= ROWS =
-.-.-

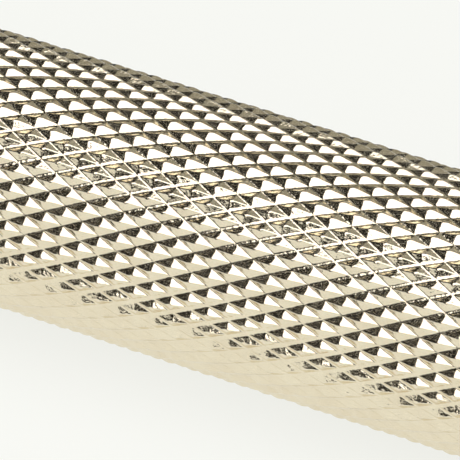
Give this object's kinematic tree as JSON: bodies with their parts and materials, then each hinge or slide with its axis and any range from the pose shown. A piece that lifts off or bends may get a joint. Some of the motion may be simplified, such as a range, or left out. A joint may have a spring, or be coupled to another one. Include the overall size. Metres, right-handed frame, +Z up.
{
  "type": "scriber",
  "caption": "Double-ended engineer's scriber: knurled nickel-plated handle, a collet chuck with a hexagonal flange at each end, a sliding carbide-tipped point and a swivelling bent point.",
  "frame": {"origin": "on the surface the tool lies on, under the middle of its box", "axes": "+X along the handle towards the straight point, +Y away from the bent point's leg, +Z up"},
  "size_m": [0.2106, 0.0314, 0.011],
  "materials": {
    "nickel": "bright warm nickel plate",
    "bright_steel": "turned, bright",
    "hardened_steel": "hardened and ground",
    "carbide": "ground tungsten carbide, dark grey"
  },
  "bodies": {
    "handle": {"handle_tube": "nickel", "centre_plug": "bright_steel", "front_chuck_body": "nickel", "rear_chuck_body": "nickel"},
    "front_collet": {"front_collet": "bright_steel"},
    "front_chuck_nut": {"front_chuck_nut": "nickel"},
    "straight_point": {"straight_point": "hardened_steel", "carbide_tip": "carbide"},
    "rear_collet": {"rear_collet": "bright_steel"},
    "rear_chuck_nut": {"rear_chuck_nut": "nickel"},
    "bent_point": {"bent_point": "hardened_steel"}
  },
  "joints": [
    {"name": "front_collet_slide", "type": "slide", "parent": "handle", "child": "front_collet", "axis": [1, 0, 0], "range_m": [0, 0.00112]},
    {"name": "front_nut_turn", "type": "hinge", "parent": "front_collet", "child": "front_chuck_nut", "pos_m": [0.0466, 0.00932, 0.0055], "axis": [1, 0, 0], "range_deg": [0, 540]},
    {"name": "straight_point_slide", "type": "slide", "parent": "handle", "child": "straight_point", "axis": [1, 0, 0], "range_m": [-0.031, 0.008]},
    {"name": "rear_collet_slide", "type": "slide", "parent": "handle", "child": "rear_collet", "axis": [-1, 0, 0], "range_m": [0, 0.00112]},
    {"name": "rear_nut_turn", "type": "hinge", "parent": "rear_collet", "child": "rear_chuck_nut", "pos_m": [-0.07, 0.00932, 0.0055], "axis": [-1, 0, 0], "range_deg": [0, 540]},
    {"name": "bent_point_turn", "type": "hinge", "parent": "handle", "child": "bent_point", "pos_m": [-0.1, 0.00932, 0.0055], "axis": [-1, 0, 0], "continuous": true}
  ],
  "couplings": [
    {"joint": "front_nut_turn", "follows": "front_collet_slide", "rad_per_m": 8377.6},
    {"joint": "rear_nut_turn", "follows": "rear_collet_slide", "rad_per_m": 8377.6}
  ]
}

-.-.-

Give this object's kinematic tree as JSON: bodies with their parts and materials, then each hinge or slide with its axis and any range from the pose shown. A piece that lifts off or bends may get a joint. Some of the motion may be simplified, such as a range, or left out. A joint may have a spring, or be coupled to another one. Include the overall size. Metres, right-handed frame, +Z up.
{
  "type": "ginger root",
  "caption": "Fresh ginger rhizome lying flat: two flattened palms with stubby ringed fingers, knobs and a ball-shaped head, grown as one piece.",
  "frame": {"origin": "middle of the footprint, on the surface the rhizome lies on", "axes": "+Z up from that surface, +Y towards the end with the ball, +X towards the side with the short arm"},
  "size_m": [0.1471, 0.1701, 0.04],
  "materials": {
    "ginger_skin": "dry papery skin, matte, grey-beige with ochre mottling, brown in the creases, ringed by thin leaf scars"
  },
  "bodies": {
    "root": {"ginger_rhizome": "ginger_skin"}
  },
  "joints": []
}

-.-.-

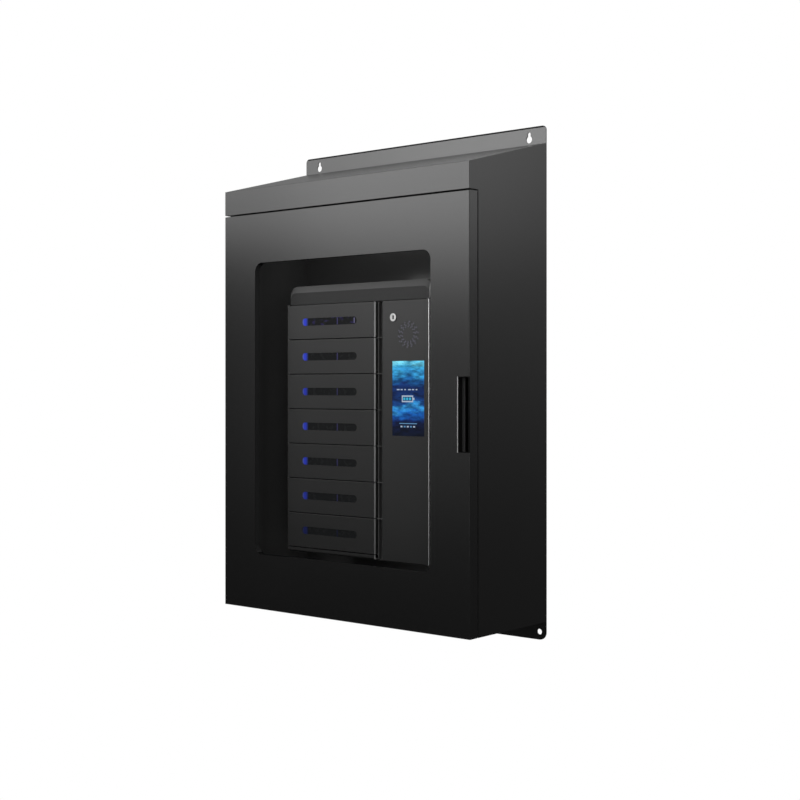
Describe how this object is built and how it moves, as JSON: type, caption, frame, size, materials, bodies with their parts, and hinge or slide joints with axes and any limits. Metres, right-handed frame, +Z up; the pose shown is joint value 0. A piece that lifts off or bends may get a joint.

-.-.-

= TASK DIRECTIONS =
Report the number of lines above that contain the word "caption", and only that number.

= TASK ANSWER =
3